** Requirement **
Copy all of the material below exactly.
▼
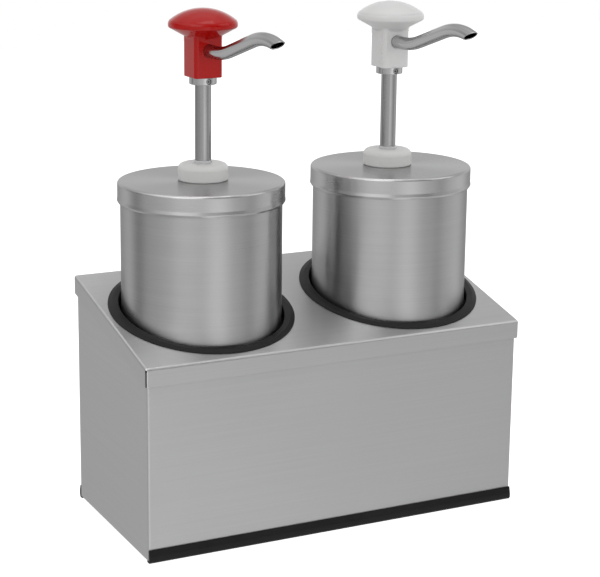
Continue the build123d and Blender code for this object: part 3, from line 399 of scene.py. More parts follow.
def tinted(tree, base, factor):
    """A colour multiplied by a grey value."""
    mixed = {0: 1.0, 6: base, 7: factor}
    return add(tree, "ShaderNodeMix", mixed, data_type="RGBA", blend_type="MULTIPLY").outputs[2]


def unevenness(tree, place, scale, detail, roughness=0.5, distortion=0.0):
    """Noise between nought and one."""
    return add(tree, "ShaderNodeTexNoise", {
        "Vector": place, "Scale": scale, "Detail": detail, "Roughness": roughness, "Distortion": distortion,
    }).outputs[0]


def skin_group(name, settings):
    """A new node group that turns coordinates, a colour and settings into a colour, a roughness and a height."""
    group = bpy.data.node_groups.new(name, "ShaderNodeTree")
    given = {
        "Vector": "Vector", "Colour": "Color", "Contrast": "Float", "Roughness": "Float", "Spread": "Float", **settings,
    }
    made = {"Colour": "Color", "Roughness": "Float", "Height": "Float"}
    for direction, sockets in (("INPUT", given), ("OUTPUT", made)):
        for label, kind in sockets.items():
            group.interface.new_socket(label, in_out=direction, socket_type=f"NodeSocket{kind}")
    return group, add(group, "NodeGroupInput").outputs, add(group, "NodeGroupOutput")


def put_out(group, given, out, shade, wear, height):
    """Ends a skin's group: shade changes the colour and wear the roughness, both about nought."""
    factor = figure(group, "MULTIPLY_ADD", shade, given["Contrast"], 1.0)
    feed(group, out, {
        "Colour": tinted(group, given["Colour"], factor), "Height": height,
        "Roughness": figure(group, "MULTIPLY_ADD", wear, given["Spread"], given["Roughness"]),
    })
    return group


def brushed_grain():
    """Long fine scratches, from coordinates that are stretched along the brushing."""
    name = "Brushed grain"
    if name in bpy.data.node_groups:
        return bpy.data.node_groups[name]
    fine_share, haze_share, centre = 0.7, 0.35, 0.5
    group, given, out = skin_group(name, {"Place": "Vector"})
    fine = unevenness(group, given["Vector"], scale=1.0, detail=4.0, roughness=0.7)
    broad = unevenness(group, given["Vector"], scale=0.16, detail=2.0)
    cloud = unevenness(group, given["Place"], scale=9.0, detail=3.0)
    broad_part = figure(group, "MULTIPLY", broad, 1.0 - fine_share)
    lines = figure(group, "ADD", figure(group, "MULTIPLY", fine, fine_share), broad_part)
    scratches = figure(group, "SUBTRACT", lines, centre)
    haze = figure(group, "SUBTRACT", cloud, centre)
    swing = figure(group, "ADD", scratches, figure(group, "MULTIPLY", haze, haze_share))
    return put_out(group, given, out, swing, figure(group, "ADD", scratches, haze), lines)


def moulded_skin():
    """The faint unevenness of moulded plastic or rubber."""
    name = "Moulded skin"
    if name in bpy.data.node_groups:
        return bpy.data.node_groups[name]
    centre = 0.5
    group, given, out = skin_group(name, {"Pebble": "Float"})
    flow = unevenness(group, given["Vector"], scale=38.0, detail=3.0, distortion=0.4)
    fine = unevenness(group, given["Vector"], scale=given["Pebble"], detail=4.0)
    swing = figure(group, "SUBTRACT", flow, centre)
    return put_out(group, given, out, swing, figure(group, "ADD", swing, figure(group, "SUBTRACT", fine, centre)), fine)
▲
** Solution for this exercise **
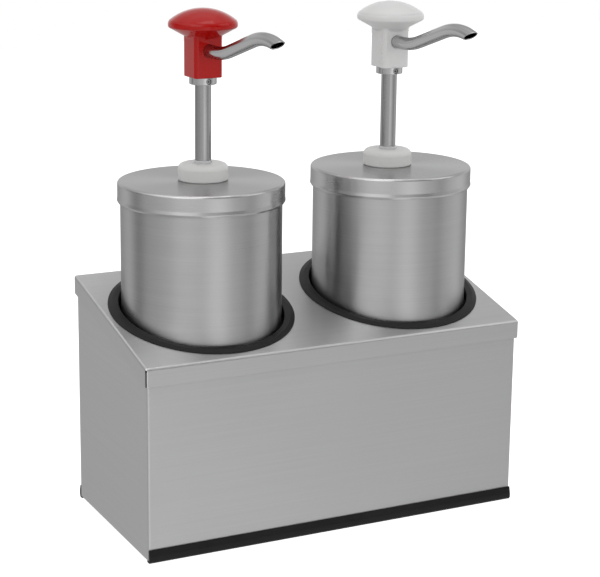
Continue the build123d and Blender code for this object: part 3, from line 399 of scene.py. More parts follow.
def tinted(tree, base, factor):
    """A colour multiplied by a grey value."""
    mixed = {0: 1.0, 6: base, 7: factor}
    return add(tree, "ShaderNodeMix", mixed, data_type="RGBA", blend_type="MULTIPLY").outputs[2]


def unevenness(tree, place, scale, detail, roughness=0.5, distortion=0.0):
    """Noise between nought and one."""
    return add(tree, "ShaderNodeTexNoise", {
        "Vector": place, "Scale": scale, "Detail": detail, "Roughness": roughness, "Distortion": distortion,
    }).outputs[0]


def skin_group(name, settings):
    """A new node group that turns coordinates, a colour and settings into a colour, a roughness and a height."""
    group = bpy.data.node_groups.new(name, "ShaderNodeTree")
    given = {
        "Vector": "Vector", "Colour": "Color", "Contrast": "Float", "Roughness": "Float", "Spread": "Float", **settings,
    }
    made = {"Colour": "Color", "Roughness": "Float", "Height": "Float"}
    for direction, sockets in (("INPUT", given), ("OUTPUT", made)):
        for label, kind in sockets.items():
            group.interface.new_socket(label, in_out=direction, socket_type=f"NodeSocket{kind}")
    return group, add(group, "NodeGroupInput").outputs, add(group, "NodeGroupOutput")


def put_out(group, given, out, shade, wear, height):
    """Ends a skin's group: shade changes the colour and wear the roughness, both about nought."""
    factor = figure(group, "MULTIPLY_ADD", shade, given["Contrast"], 1.0)
    feed(group, out, {
        "Colour": tinted(group, given["Colour"], factor), "Height": height,
        "Roughness": figure(group, "MULTIPLY_ADD", wear, given["Spread"], given["Roughness"]),
    })
    return group


def brushed_grain():
    """Long fine scratches, from coordinates that are stretched along the brushing."""
    name = "Brushed grain"
    if name in bpy.data.node_groups:
        return bpy.data.node_groups[name]
    fine_share, haze_share, centre = 0.7, 0.35, 0.5
    group, given, out = skin_group(name, {"Place": "Vector"})
    fine = unevenness(group, given["Vector"], scale=1.0, detail=4.0, roughness=0.7)
    broad = unevenness(group, given["Vector"], scale=0.16, detail=2.0)
    cloud = unevenness(group, given["Place"], scale=9.0, detail=3.0)
    broad_part = figure(group, "MULTIPLY", broad, 1.0 - fine_share)
    lines = figure(group, "ADD", figure(group, "MULTIPLY", fine, fine_share), broad_part)
    scratches = figure(group, "SUBTRACT", lines, centre)
    haze = figure(group, "SUBTRACT", cloud, centre)
    swing = figure(group, "ADD", scratches, figure(group, "MULTIPLY", haze, haze_share))
    return put_out(group, given, out, swing, figure(group, "ADD", scratches, haze), lines)


def moulded_skin():
    """The faint unevenness of moulded plastic or rubber."""
    name = "Moulded skin"
    if name in bpy.data.node_groups:
        return bpy.data.node_groups[name]
    centre = 0.5
    group, given, out = skin_group(name, {"Pebble": "Float"})
    flow = unevenness(group, given["Vector"], scale=38.0, detail=3.0, distortion=0.4)
    fine = unevenness(group, given["Vector"], scale=given["Pebble"], detail=4.0)
    swing = figure(group, "SUBTRACT", flow, centre)
    return put_out(group, given, out, swing, figure(group, "ADD", swing, figure(group, "SUBTRACT", fine, centre)), fine)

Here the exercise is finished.